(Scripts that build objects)
[start]

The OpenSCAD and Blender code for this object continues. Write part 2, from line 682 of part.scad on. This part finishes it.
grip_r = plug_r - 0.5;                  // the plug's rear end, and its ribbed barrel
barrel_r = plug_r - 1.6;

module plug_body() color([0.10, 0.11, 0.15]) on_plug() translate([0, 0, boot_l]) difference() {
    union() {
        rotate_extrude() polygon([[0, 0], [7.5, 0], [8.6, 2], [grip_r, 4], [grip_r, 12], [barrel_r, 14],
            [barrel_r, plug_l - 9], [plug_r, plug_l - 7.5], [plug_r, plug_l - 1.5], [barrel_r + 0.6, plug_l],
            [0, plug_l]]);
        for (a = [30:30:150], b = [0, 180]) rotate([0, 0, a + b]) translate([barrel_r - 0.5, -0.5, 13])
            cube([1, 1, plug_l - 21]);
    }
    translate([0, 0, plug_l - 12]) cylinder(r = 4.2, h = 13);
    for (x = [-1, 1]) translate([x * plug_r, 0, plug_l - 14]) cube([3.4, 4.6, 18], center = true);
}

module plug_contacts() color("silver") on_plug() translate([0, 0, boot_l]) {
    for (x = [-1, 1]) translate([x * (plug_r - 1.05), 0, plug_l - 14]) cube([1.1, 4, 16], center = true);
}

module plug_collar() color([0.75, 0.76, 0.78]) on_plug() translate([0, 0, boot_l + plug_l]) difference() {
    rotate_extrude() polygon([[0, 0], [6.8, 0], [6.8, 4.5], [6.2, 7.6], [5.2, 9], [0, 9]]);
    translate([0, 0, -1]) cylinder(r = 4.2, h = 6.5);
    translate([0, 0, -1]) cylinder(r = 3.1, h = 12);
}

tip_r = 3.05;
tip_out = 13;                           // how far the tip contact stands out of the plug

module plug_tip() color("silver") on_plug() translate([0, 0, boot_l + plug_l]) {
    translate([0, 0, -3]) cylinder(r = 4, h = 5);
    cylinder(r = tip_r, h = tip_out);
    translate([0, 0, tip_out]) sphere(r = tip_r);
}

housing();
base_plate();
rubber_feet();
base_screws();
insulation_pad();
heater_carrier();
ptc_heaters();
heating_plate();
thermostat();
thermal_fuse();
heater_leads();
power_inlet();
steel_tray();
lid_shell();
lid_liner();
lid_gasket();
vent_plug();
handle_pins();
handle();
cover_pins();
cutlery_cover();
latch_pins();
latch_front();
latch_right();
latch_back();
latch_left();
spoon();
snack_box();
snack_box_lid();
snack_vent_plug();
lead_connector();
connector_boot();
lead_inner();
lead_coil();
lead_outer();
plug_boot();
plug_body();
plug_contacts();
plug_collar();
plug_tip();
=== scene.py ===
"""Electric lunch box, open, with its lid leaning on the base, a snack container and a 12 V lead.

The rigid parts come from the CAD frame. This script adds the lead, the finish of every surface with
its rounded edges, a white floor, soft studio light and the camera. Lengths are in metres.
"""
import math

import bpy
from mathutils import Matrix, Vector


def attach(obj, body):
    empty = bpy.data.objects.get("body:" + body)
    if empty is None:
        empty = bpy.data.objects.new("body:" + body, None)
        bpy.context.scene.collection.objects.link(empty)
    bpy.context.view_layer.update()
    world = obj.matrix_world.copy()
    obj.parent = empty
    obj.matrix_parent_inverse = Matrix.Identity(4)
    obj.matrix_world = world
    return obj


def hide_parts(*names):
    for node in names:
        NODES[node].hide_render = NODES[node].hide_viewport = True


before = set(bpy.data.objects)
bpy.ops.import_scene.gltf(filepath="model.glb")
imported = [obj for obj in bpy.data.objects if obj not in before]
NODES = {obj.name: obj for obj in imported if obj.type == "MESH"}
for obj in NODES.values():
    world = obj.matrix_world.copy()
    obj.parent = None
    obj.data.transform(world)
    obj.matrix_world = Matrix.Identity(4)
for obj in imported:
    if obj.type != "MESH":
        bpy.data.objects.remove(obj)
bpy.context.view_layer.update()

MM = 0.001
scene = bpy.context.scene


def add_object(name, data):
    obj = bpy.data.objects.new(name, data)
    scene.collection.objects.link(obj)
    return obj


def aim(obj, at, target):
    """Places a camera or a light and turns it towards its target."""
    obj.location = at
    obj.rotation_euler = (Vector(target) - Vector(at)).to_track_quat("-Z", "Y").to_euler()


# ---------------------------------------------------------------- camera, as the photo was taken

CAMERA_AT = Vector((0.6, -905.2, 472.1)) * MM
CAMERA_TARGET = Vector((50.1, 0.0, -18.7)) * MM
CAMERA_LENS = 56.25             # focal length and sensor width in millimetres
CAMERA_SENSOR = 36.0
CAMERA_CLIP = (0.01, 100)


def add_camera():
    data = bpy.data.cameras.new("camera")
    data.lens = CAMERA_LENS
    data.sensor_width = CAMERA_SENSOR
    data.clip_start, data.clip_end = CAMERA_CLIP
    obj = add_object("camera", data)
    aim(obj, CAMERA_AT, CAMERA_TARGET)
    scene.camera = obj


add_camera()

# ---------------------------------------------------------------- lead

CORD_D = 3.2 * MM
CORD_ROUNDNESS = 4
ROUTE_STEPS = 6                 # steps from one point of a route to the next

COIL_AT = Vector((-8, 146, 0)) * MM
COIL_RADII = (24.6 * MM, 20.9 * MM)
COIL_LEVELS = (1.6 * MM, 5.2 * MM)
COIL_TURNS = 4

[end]
[start]

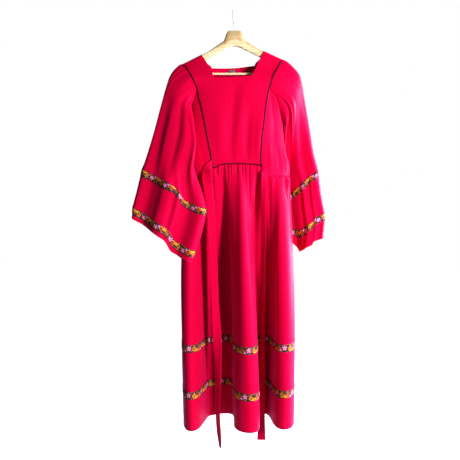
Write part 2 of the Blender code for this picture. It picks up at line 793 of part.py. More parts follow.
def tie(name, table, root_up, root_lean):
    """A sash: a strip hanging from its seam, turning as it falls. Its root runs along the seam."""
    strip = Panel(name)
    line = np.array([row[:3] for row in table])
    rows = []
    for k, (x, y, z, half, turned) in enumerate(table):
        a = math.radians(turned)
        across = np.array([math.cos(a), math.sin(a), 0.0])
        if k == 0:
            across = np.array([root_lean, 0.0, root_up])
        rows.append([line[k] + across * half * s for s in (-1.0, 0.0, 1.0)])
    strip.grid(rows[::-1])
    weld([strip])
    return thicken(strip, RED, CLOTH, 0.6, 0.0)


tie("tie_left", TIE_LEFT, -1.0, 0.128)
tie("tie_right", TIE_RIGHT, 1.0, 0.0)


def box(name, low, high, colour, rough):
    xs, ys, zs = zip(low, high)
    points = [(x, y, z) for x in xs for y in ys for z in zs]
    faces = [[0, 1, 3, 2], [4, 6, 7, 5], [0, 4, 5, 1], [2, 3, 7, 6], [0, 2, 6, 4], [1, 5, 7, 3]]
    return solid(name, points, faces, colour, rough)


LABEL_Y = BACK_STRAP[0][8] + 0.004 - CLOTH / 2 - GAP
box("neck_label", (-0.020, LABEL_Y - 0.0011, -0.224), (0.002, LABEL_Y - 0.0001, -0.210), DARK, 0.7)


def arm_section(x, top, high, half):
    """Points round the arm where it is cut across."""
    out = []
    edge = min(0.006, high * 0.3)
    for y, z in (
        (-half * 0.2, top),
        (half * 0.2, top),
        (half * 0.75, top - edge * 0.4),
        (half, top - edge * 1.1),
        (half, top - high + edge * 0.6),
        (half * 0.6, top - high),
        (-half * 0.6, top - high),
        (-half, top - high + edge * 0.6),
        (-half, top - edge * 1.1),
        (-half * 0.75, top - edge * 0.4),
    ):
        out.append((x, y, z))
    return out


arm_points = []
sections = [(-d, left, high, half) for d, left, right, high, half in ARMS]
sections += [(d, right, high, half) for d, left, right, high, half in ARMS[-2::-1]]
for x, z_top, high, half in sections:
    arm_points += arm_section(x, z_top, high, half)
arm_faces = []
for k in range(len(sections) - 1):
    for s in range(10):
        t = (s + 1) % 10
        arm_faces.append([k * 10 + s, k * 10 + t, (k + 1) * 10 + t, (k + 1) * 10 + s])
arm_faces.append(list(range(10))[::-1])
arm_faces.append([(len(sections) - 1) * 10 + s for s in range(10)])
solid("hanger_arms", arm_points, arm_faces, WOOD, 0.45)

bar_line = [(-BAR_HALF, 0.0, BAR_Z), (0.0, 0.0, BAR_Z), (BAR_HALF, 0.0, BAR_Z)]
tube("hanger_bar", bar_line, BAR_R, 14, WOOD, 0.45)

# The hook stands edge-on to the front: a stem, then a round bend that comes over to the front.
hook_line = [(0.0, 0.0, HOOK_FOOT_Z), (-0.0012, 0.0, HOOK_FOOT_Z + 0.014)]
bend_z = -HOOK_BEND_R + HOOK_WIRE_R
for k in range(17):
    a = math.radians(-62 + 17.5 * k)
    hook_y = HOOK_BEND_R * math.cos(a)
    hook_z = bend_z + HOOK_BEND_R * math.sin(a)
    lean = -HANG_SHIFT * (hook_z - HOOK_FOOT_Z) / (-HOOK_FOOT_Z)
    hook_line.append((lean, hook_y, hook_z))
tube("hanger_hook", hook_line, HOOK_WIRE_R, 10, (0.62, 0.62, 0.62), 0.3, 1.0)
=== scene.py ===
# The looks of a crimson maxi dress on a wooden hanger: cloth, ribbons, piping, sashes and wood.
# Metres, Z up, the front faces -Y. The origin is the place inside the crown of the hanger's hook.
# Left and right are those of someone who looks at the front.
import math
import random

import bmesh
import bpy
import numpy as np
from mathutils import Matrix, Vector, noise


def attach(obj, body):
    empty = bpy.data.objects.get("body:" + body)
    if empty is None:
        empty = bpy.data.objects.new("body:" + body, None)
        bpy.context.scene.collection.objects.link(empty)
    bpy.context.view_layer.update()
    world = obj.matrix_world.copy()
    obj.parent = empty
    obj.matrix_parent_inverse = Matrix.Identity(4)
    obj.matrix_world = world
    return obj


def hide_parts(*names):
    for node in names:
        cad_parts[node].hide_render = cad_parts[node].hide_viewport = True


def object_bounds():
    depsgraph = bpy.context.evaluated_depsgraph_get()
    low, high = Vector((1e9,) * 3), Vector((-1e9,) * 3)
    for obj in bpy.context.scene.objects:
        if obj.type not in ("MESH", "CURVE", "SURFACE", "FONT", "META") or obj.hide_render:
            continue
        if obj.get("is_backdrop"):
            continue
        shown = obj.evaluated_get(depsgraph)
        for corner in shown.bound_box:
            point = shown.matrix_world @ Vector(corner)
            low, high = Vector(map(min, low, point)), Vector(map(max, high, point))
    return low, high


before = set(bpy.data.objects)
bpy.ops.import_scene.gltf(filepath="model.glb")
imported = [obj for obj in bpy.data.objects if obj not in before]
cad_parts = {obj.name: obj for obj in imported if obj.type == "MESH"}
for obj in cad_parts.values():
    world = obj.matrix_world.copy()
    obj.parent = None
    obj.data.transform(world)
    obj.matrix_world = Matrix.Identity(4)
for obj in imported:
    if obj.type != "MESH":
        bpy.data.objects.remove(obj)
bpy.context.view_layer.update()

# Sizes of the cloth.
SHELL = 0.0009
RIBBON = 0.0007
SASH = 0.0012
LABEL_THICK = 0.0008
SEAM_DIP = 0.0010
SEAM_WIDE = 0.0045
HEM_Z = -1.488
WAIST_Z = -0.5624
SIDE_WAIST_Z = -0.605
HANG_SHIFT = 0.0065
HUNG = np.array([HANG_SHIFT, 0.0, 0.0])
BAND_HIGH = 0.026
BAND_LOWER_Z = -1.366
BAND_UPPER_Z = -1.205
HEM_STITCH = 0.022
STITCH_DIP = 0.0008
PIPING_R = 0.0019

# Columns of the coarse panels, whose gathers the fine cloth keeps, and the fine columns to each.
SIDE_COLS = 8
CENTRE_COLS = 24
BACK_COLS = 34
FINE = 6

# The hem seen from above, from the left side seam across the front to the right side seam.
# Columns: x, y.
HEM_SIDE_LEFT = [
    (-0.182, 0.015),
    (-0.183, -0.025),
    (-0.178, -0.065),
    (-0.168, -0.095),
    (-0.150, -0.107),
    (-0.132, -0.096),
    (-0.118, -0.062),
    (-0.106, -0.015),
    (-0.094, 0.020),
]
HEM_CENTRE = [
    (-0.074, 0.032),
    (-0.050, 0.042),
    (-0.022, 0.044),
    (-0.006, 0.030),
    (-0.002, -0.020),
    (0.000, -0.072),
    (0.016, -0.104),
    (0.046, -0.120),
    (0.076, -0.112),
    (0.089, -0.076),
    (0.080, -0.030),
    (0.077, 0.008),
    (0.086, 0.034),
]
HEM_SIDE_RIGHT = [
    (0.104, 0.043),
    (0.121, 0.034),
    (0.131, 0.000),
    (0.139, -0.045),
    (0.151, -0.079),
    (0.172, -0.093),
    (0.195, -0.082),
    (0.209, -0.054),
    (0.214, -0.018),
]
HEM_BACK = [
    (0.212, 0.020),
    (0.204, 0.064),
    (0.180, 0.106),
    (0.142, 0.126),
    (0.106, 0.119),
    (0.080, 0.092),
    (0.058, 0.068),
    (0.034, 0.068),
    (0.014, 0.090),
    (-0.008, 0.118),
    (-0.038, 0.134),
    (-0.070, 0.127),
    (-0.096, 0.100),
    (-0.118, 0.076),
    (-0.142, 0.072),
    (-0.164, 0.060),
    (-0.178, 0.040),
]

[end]

WORK REQUIRED |
The answer must consist solely of the number of lines in the entries that contain the word "corner".

THE REPLY |
2